存在のない子供たち(2018年製作の映画)
4.5
もう本当に心が痛くて、ボロ泣きしながら思ったことそのまま書く。長いです。



“両親を訴えたい。僕を産んだ罪で”



こんな小さな体でたくさんのものを背負って、子供らしい生活なんて全く出来なくてでも弱音を吐かないゼイン(主人公)は誰よりも強い子だなと思いました。
本当は子供らしく遊びたかっただろうし、親に愛されたかっただろうな。

兄弟でもないのに、他人の赤ちゃんを守ったのは“失う辛さ”をこの子は知っているからかなと。
大事な妹サハルを守れなかった辛さ、そして亡くなってしまった辛さ。
本当に本当にこの子は優しい。見ていて悲しくなるほど優しい。
この子の親は勝手に子供を産んでおきながら、何を被害者ぶってるんだ。



“大人たちに聞いてほしい。
世話できないなら産むな。
僕の思い出はけなされたことやホースやベルトで叩かれたことだけ。
一番優しい言葉は
「出て行け クソガキ」”



サハルが亡くなって、親はまた妊娠。
女の子だったらサハルと名付ける、と。
命をなんだと思ってるんだ?
妹が亡くなったらまた女の子を産めばいいでしょうって思考なら頭おかしいにも程がある。誰も誰かの代わりにはならない。

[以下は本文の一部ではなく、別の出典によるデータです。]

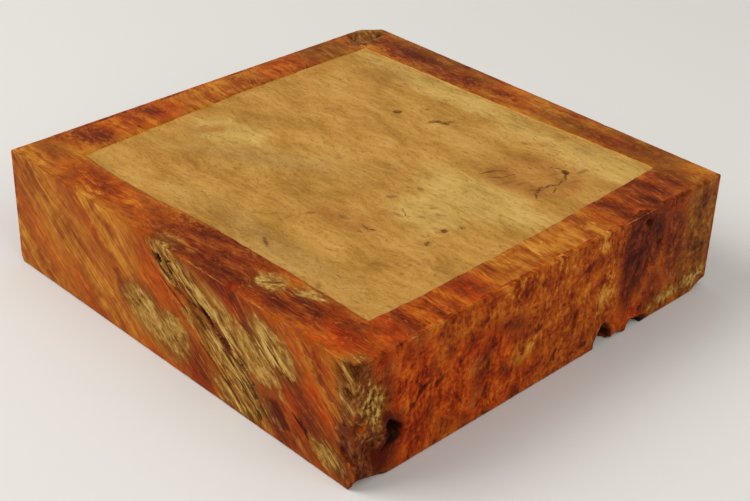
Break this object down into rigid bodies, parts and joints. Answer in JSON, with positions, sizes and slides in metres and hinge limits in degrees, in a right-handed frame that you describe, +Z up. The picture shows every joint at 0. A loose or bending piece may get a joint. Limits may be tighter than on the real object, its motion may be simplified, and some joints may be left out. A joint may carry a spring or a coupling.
{
  "type": "burl wood block",
  "caption": "Flat square block of maple burl wood with wax-dipped edges around bare windows, sawn as a blank for turning a bowl.",
  "frame": {"origin": "middle of the lower face, at the height of the surface that the block rests on", "axes": "+Z up through the block's thickness; the front face with the decayed streak looks along -Y and the end-grain face along +X"},
  "size_m": [0.2032, 0.2032, 0.0522],
  "materials": {
    "waxed_maple_burl": "wax-dipped amber burl around bare sawn wood"
  },
  "bodies": {
    "root": {"burl_block": "waxed_maple_burl"}
  },
  "joints": []
}
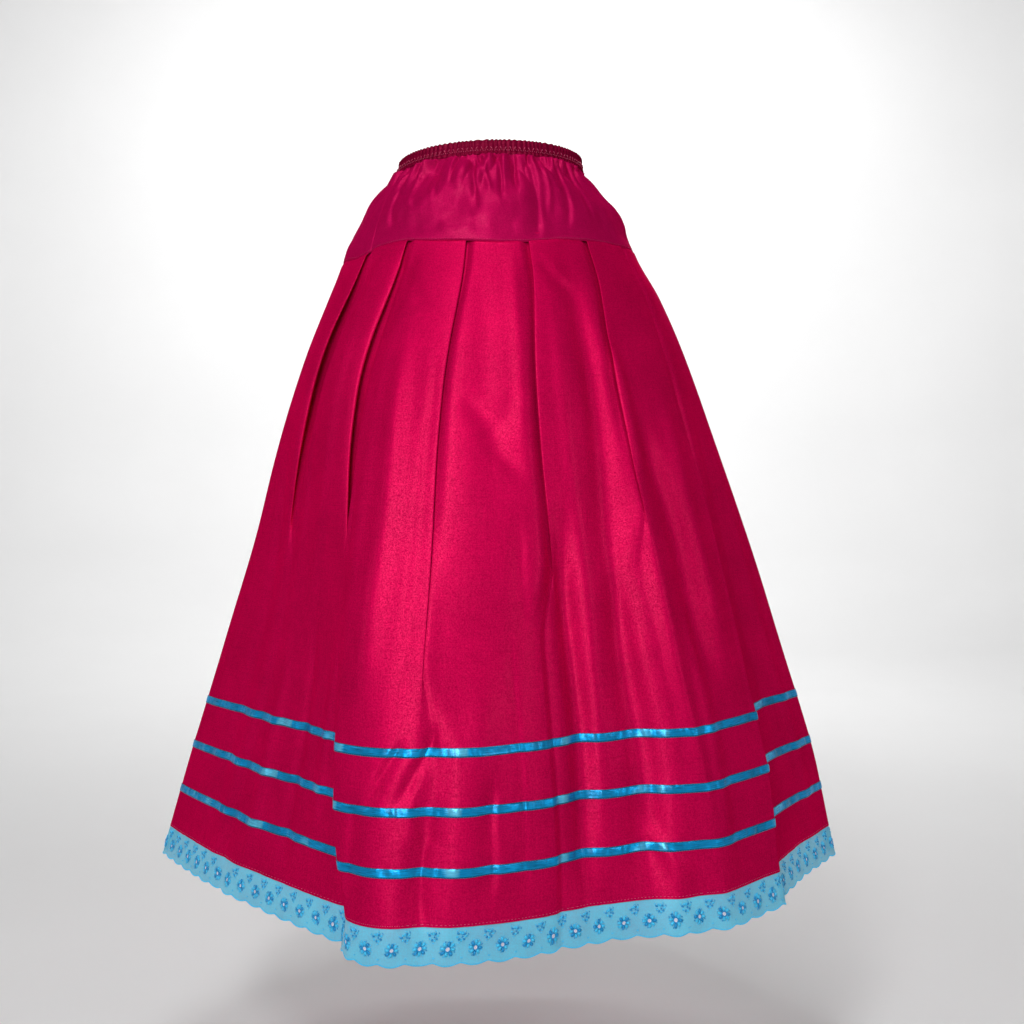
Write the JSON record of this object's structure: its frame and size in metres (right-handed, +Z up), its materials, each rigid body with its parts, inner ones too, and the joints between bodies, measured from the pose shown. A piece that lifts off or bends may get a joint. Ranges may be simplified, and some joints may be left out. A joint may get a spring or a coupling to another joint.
{
  "type": "umbanda skirt",
  "caption": "Full knife-pleated dance skirt in its worn form, hollow, with a ruched elastic waist, a gathered hip yoke, satin ribbon bands and a scalloped lace edging.",
  "frame": {"origin": "middle of the waistband's ring, where the skirt is held when it is worn", "axes": "+Z up, -Y to the front of the skirt, +X to the right as the front is seen"},
  "size_m": [0.9212, 0.8468, 0.9719],
  "materials": {
    "pink_cloth": "deep pink closely woven cloth with a soft satin sheen",
    "band_cloth": "the same cloth, finely ruched over elastic",
    "ribbon_satin": "turquoise satin ribbon",
    "lace": "pale blue sheer ground with turquoise embroidery"
  },
  "bodies": {
    "root": {"waistband": "band_cloth", "yoke_front": "pink_cloth", "yoke_back": "pink_cloth", "skirt_front": "pink_cloth", "skirt_back": "pink_cloth", "ribbon_upper": "ribbon_satin", "ribbon_middle": "ribbon_satin", "ribbon_lower": "ribbon_satin", "lace_front": "lace", "lace_back": "lace"}
  },
  "joints": []
}
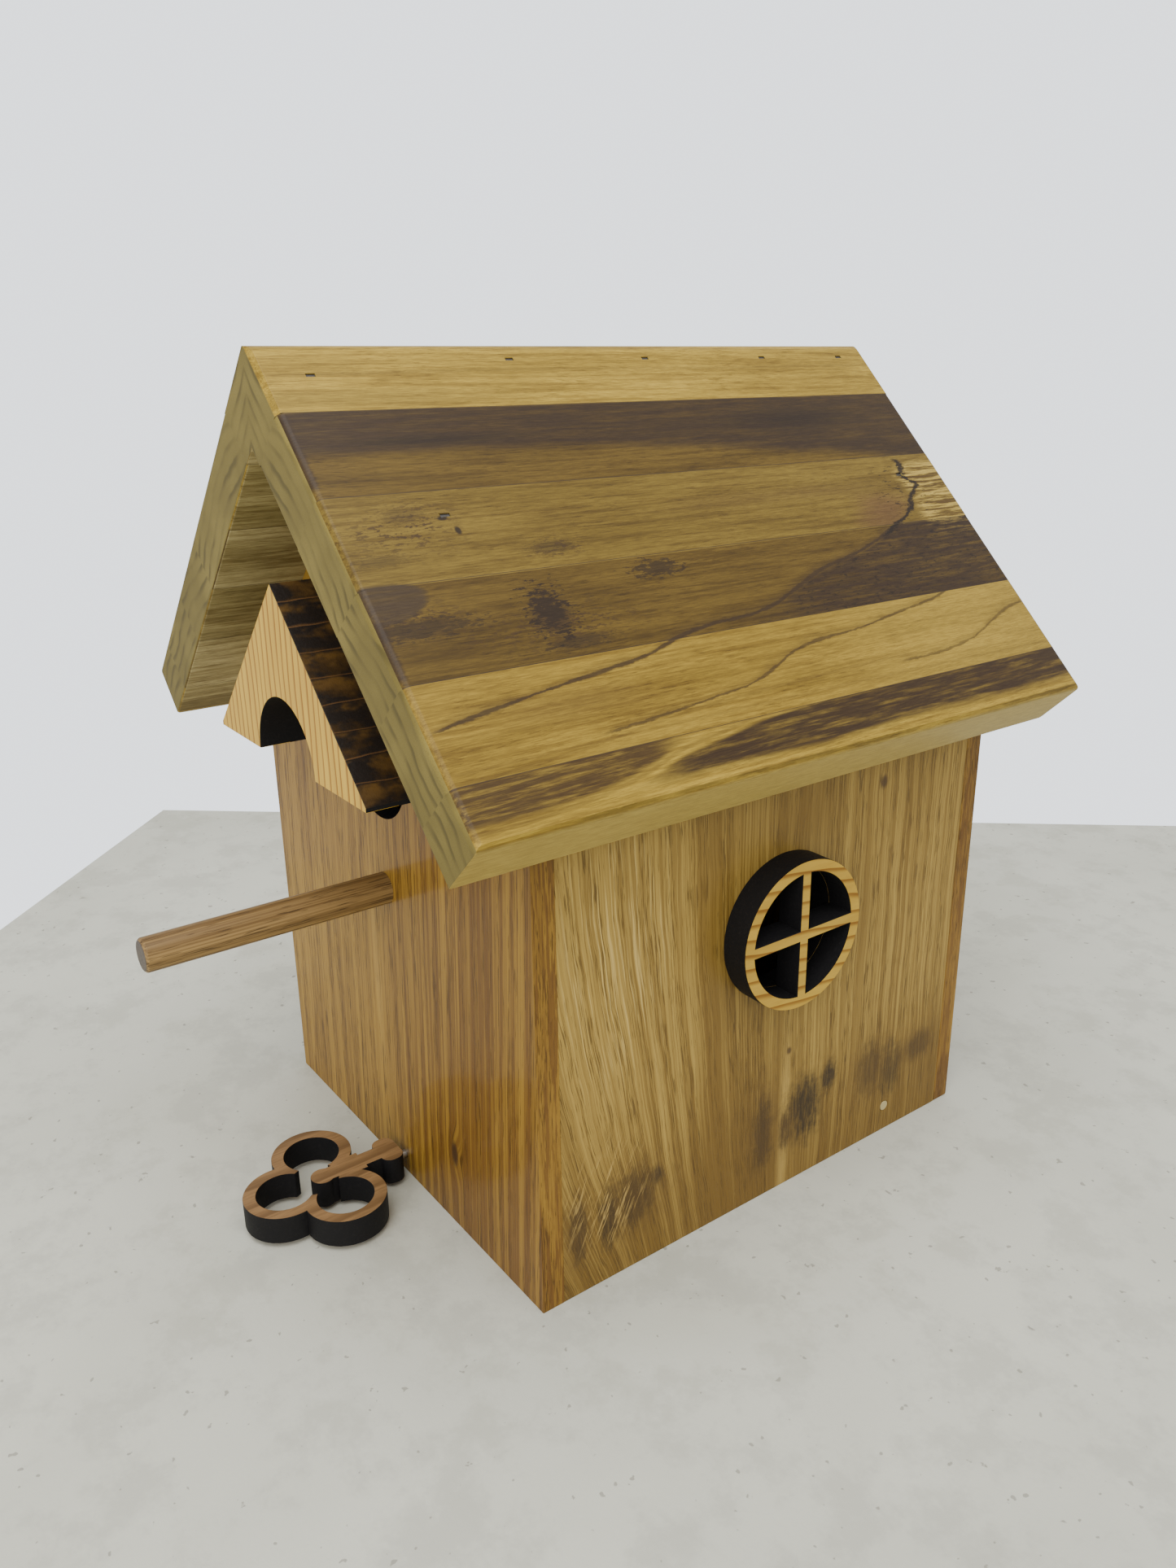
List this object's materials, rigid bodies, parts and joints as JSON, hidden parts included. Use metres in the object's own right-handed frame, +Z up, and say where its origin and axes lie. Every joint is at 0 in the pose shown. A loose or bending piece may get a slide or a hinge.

絶対に。
どう見ても親になるべきではない。
ゼインの大人へのメッセージからも親から与えられたものは愛ではなかったことが分かるよね。
ゼインが家出をしても探さず、犯罪を犯しても「息子の罪は息子の罪、なんで私たちまで?」という態度。
暇だから子供作ったんか?育てられないなら産むな本当に。



“みんなに好かれて尊敬されるような立派な人になりたかった”



サハルを守ろうとしたこと。
赤ちゃんを守り面倒を見ていたこと。
大人を頼らず全部一人で考え実行していたこと。
自分を犠牲にしてもどんなに辛くても弱音を吐かないで諦めないで生きていたこと。

充分すぎるほど立派。
最後に笑顔が見れて良かったし、嬉しくなった。
失われてしまった子供時代を埋めるくらいの幸せに包まれて生きていて欲しい。